# YOLOv8 + Tesseract OCR 노트북

이 노트북은 현재 디렉터리(`/home/work/llama_young/차량번호판인식_yolov8`) 내에서 YOLOv8 탐지 모델과 Tesseract OCR을 이용해 단일 이미지 또는 스트림의 번호판 문자열을 추론합니다.

In [1]:
from pathlib import Path
import os
import sys

# 가상환경을 노트북 커널에 반영합니다.
VENV_DIR = Path('venv')
if not VENV_DIR.exists():
    raise FileNotFoundError(f'가상환경을 찾을 수 없습니다: {VENV_DIR.resolve()}')

site_packages = sorted((VENV_DIR / 'lib').glob('python*/site-packages'))
if not site_packages:
    raise FileNotFoundError('site-packages 디렉터리가 없습니다. 가상환경 구성을 확인하세요.')
site_packages_path = site_packages[0].resolve()
if str(site_packages_path) not in sys.path:
    sys.path.insert(0, str(site_packages_path))

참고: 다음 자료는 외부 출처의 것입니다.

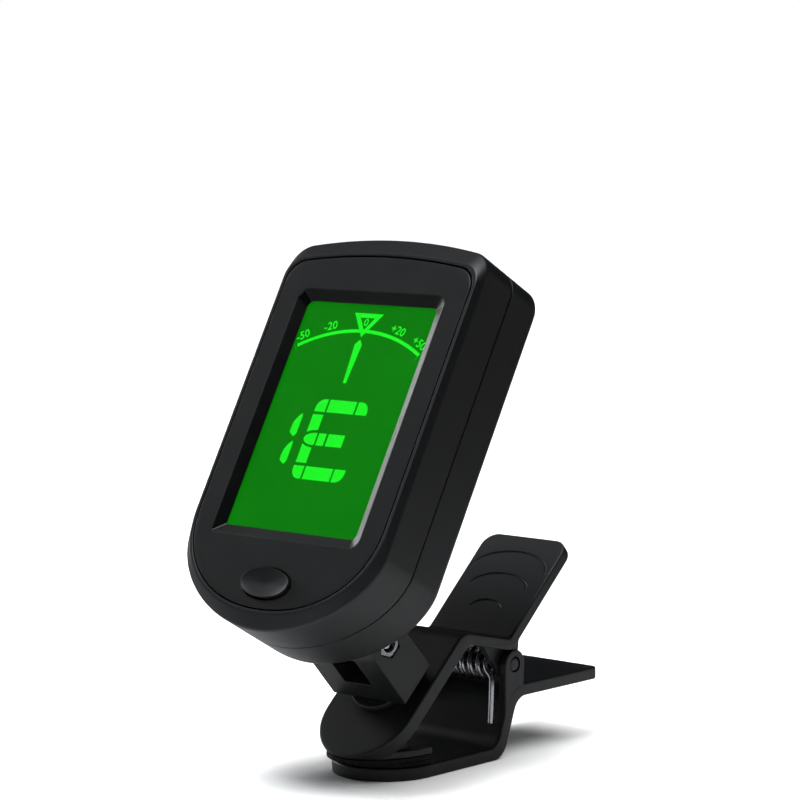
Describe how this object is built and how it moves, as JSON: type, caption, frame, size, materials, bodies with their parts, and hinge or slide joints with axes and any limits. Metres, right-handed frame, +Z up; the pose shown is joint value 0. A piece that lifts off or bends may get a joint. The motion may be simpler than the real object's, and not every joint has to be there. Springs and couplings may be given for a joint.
{
  "type": "clip-on instrument tuner",
  "caption": "Clip-on tuner: a tilting display head with a round lower end and a push button, on a swivel neck over a sprung two-jaw clip with padded jaws.",
  "frame": {"origin": "on the clip's flat underside, midway across it, below the middle of the gripping pads", "axes": "+Z up from the table the clip lies on, +Y from the pads towards the clip's handles, +X to the display's right seen from the front"},
  "size_m": [0.033, 0.0597, 0.0678],
  "materials": {
    "black_shell": "satin moulded black",
    "black_face": "satin black inlay",
    "black_clip": "fine matte black",
    "black_rubber": "matte rubber",
    "bright_steel": "bright",
    "brass": "plain",
    "clear_lens": "clear, thin",
    "lcd_green": "backlit green display",
    "diffuser": "frosted light guide",
    "board_green": "solder mask",
    "chip_black": "epoxy",
    "zebra_rubber": "striped conductive rubber",
    "led_white": "moulded lens",
    "ceramic": "ceramic"
  },
  "bodies": {
    "clip_lower": {"lower_jaw": "black_clip", "lower_pad": "black_rubber", "pivot_pin": "bright_steel", "torsion_spring": "bright_steel"},
    "clip_upper": {"upper_jaw": "black_clip", "upper_pad": "black_rubber", "swivel_base": "black_clip", "torsion_spring_upper_leg": "bright_steel"},
    "neck": {"neck_fork": "black_clip", "tilt_screw": "bright_steel", "tilt_nut": "bright_steel", "hinge_washer_left": "bright_steel", "hinge_washer_right": "bright_steel", "swivel_screw": "bright_steel", "swivel_washer": "bright_steel"},
    "button": {"power_button": "black_shell"},
    "switch_plunger": {"tact_plunger": "chip_black"},
    "door": {"battery_door": "black_shell"},
    "head": {"front_shell": "black_shell", "back_shell": "black_shell", "face_plate": "black_face", "lcd_lens": "clear_lens", "lcd_panel": "lcd_green", "backlight_panel": "diffuser", "zebra_strip_upper": "zebra_rubber", "zebra_strip_lower": "zebra_rubber", "circuit_board": "board_green", "tuner_chip": "chip_black", "quartz_crystal": "bright_steel", "capacitor_left": "ceramic", "capacitor_right": "ceramic", "backlight_led_left": "led_white", "backlight_led_right": "led_white", "piezo_sensor": "brass", "tact_switch": "bright_steel", "coin_cell": "bright_steel", "battery_contact_negative": "brass", "battery_contact_positive": "brass", "case_screw_1": "bright_steel", "case_screw_2": "bright_steel", "case_screw_3": "bright_steel", "case_screw_4": "bright_steel"}
  },
  "joints": [
    {"name": "clip_open", "type": "hinge", "parent": "clip_lower", "child": "clip_upper", "pos_m": [0, 0.01755, 0.0121], "axis": [-1, 0, 0], "range_deg": [0, 35], "stiffness_Nm_per_rad": 0.15, "springref_deg": -20.05},
    {"name": "head_swivel", "type": "hinge", "parent": "clip_upper", "child": "neck", "pos_m": [0, -0.00001, 0.01117], "axis": [0, -0.6756, 0.7373], "range_deg": [-180, 180]},
    {"name": "head_tilt", "type": "hinge", "parent": "neck", "child": "head", "pos_m": [0, -0.00629, 0.01803], "axis": [1, 0, 0], "range_deg": [-45, 75]},
    {"name": "button_press", "type": "slide", "parent": "head", "child": "button", "axis": [0, 0.8704, -0.4924], "range_m": [0, 0.0004], "stiffness_N_per_m": 800, "springref_m": -0.0002},
    {"name": "plunger_press", "type": "slide", "parent": "head", "child": "switch_plunger", "axis": [0, 0.8704, -0.4924], "range_m": [0, 0.0004]},
    {"name": "door_slide", "type": "slide", "parent": "head", "child": "door", "axis": [0, 0.4924, 0.8704], "range_m": [0, 0.02]}
  ],
  "couplings": [
    {"joint": "plunger_press", "follows": "button_press", "ratio": 1}
  ]
}
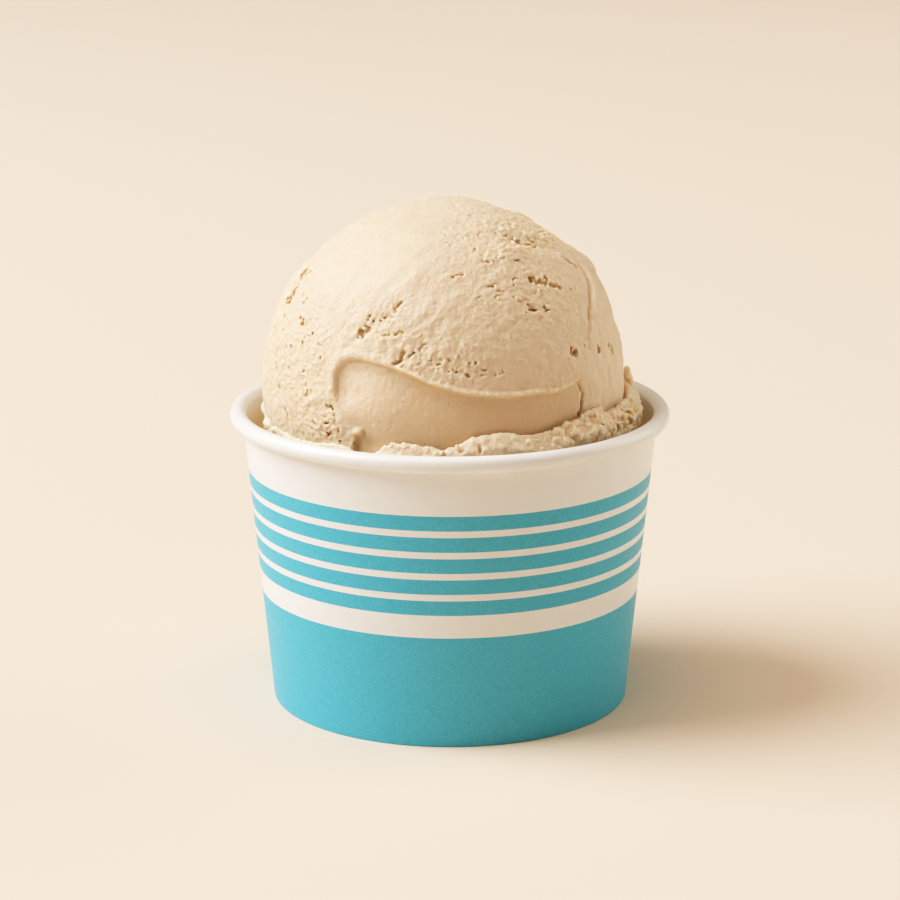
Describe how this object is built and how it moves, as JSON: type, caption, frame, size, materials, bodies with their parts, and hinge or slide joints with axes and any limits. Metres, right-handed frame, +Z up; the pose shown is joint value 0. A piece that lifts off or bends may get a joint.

os.environ['VIRTUAL_ENV'] = str(VENV_DIR.resolve())
bin_path = (VENV_DIR / 'bin').resolve()
current_path = os.environ.get('PATH', '')
if current_path:
    parts = current_path.split(':')
    if str(bin_path) not in parts:
        os.environ['PATH'] = f"{bin_path}:{current_path}"
else:
    os.environ['PATH'] = str(bin_path)

print('가상환경 경로 설정 완료:', VENV_DIR.resolve())
print('현재 커널 파이썬:', sys.executable)


가상환경 경로 설정 완료: /home/work/llama_young/차량번호판인식_yolov8/venv
현재 커널 파이썬: /usr/bin/python


In [2]:
import torch
import cv2
import pytesseract
from ultralytics import YOLO

print('PyTorch version:', torch.__version__)
print('CUDA 사용 가능 여부:', torch.cuda.is_available())
print('OpenCV version:', cv2.__version__)
print('Tesseract version:', pytesseract.get_tesseract_version())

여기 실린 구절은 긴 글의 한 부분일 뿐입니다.